EXERCISE BRIEF>
Go through the data below and gather each line containing "rigid".

= = =

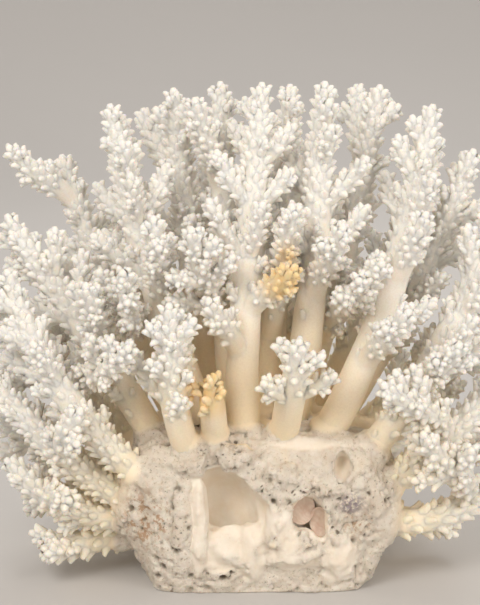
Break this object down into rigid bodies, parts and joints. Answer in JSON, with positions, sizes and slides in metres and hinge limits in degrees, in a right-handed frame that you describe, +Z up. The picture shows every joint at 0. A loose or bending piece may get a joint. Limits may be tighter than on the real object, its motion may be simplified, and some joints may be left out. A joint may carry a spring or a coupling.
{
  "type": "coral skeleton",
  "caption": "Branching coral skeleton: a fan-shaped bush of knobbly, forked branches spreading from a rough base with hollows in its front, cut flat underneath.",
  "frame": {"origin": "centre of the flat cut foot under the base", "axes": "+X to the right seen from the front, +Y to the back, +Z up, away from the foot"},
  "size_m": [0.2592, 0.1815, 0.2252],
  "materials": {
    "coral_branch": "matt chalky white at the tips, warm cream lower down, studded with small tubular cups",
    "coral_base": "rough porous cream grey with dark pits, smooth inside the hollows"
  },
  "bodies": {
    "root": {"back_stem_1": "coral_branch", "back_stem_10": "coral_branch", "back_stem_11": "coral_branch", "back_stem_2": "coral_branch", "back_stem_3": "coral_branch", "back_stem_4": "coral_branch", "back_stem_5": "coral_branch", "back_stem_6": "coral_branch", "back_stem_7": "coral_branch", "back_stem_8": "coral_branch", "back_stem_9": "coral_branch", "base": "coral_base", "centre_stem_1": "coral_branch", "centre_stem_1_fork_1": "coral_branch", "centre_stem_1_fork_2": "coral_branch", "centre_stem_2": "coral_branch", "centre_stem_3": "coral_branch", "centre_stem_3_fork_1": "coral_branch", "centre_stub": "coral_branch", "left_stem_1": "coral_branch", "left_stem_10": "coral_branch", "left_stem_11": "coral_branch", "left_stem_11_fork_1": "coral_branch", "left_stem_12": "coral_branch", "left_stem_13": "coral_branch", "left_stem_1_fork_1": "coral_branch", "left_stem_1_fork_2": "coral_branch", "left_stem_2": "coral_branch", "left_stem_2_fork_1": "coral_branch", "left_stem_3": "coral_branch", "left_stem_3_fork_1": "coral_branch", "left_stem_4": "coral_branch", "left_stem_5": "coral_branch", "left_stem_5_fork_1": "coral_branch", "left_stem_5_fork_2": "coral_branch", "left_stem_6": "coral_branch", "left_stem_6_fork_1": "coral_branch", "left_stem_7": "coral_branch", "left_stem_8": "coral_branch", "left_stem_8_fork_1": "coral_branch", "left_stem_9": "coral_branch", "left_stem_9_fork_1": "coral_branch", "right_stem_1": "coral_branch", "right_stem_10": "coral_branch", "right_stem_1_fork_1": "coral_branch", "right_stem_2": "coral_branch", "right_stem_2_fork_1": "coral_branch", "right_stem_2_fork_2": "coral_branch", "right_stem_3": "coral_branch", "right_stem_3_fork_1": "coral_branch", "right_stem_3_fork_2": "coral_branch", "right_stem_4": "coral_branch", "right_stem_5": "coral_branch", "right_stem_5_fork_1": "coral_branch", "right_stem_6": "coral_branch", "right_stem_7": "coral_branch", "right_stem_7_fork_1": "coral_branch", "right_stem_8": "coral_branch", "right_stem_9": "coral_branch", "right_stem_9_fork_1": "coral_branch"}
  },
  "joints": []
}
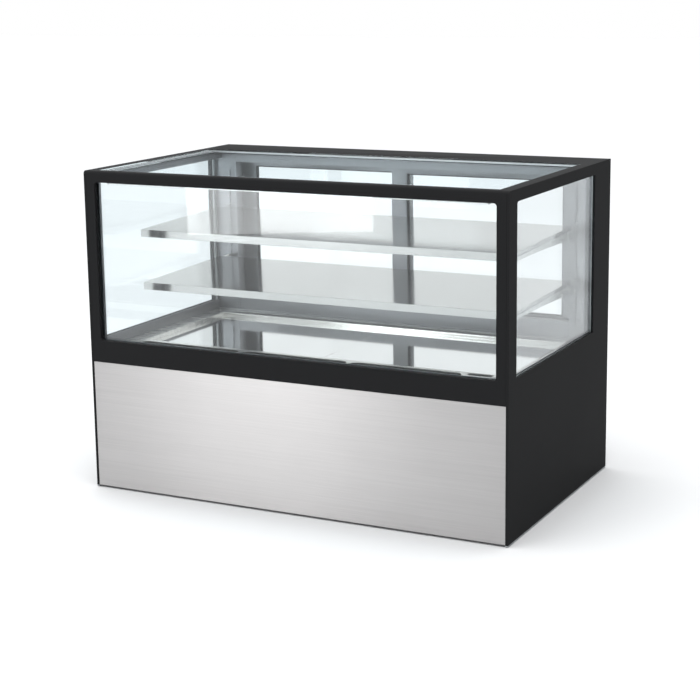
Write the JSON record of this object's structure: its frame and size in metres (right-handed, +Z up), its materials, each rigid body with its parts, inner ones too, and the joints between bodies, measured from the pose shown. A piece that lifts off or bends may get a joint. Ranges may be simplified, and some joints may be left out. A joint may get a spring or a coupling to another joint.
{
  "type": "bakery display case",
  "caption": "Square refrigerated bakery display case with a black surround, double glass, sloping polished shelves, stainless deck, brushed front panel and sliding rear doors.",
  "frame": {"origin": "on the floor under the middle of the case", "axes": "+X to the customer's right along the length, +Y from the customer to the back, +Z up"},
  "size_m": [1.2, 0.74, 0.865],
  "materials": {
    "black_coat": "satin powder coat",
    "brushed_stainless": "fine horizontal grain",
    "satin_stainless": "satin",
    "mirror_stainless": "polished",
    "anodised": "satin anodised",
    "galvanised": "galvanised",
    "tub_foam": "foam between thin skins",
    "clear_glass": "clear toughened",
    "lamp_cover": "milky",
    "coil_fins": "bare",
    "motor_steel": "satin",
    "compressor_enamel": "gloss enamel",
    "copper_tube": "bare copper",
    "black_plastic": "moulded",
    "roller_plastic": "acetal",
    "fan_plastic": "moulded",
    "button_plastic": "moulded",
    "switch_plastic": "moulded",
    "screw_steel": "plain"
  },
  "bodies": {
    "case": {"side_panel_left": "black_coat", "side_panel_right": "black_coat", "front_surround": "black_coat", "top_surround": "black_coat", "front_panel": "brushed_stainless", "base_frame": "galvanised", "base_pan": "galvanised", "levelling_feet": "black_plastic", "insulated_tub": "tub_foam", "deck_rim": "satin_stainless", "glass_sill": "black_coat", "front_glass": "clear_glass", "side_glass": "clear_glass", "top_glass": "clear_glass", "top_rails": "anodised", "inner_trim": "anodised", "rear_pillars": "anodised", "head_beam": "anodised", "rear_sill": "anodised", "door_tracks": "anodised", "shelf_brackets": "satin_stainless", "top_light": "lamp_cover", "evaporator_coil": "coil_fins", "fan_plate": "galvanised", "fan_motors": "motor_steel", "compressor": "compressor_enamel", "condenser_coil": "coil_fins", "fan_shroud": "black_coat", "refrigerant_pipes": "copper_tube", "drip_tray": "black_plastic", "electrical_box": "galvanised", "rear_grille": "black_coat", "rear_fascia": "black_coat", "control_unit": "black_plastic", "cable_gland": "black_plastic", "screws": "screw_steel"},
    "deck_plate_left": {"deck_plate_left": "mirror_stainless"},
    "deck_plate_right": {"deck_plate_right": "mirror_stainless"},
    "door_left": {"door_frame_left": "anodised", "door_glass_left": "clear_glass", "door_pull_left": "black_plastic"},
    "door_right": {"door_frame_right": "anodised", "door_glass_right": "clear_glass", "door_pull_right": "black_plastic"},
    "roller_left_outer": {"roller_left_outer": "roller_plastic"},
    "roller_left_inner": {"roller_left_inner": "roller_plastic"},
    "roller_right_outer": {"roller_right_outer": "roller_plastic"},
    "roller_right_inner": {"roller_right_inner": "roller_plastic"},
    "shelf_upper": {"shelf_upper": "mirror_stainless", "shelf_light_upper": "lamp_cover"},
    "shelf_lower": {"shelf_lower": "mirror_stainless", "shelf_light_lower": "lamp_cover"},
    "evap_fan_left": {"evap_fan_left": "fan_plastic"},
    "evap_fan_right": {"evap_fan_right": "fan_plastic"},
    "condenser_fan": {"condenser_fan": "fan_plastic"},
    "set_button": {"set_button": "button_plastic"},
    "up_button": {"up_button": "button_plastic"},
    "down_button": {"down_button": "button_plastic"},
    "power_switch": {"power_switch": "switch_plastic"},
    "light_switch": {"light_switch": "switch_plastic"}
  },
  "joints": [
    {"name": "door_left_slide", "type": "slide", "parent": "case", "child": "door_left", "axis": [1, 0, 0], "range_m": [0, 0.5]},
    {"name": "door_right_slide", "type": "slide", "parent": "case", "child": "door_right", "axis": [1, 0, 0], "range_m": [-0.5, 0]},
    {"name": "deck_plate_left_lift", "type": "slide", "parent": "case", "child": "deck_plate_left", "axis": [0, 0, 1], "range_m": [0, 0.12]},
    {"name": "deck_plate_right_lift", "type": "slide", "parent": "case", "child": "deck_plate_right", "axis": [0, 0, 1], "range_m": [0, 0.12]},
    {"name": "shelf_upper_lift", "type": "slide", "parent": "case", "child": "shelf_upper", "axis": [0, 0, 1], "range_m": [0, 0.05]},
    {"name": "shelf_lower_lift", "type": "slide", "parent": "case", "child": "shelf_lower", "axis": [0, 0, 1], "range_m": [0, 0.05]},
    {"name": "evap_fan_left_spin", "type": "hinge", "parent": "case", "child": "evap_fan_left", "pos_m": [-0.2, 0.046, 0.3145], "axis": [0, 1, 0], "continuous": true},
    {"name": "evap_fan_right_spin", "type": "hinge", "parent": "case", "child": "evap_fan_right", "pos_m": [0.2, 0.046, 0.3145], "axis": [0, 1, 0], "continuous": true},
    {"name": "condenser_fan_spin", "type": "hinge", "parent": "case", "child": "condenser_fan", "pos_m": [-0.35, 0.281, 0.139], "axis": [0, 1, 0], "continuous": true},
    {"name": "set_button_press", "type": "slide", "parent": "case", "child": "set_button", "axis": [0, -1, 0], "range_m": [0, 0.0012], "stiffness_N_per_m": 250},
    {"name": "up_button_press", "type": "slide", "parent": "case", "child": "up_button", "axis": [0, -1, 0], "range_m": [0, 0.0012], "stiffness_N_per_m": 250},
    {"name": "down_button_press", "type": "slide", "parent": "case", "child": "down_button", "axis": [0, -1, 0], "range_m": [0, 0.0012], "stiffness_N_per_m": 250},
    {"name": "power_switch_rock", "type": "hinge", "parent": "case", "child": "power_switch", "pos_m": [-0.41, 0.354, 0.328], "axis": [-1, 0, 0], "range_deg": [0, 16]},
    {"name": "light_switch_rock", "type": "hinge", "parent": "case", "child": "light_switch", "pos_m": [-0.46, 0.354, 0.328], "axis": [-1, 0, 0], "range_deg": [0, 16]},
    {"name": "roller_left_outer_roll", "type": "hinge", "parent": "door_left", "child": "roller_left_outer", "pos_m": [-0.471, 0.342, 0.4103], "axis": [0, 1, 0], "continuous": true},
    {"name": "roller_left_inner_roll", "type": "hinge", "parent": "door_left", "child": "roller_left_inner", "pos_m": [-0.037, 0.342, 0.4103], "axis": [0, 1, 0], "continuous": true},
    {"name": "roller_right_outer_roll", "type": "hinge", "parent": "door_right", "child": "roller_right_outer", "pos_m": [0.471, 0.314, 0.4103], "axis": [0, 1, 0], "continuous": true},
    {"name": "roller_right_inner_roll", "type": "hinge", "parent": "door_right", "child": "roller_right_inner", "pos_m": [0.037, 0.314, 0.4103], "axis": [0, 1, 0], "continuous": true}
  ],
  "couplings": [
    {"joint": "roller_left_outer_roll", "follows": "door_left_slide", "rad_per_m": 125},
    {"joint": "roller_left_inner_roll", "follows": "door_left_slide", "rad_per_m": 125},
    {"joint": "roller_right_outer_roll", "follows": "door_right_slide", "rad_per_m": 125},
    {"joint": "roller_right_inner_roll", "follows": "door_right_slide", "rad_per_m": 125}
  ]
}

= = =

CORRECT RESPONSE>
Break this object down into rigid bodies, parts and joints. Answer in JSON, with positions, sizes and slides in metres and hinge limits in degrees, in a right-handed frame that you describe, +Z up. The picture shows every joint at 0. A loose or bending piece may get a joint. Limits may be tighter than on the real object, its motion may be simplified, and some joints may be left out. A joint may carry a spring or a coupling.
Write the JSON record of this object's structure: its frame and size in metres (right-handed, +Z up), its materials, each rigid body with its parts, inner ones too, and the joints between bodies, measured from the pose shown. A piece that lifts off or bends may get a joint. Ranges may be simplified, and some joints may be left out. A joint may get a spring or a coupling to another joint.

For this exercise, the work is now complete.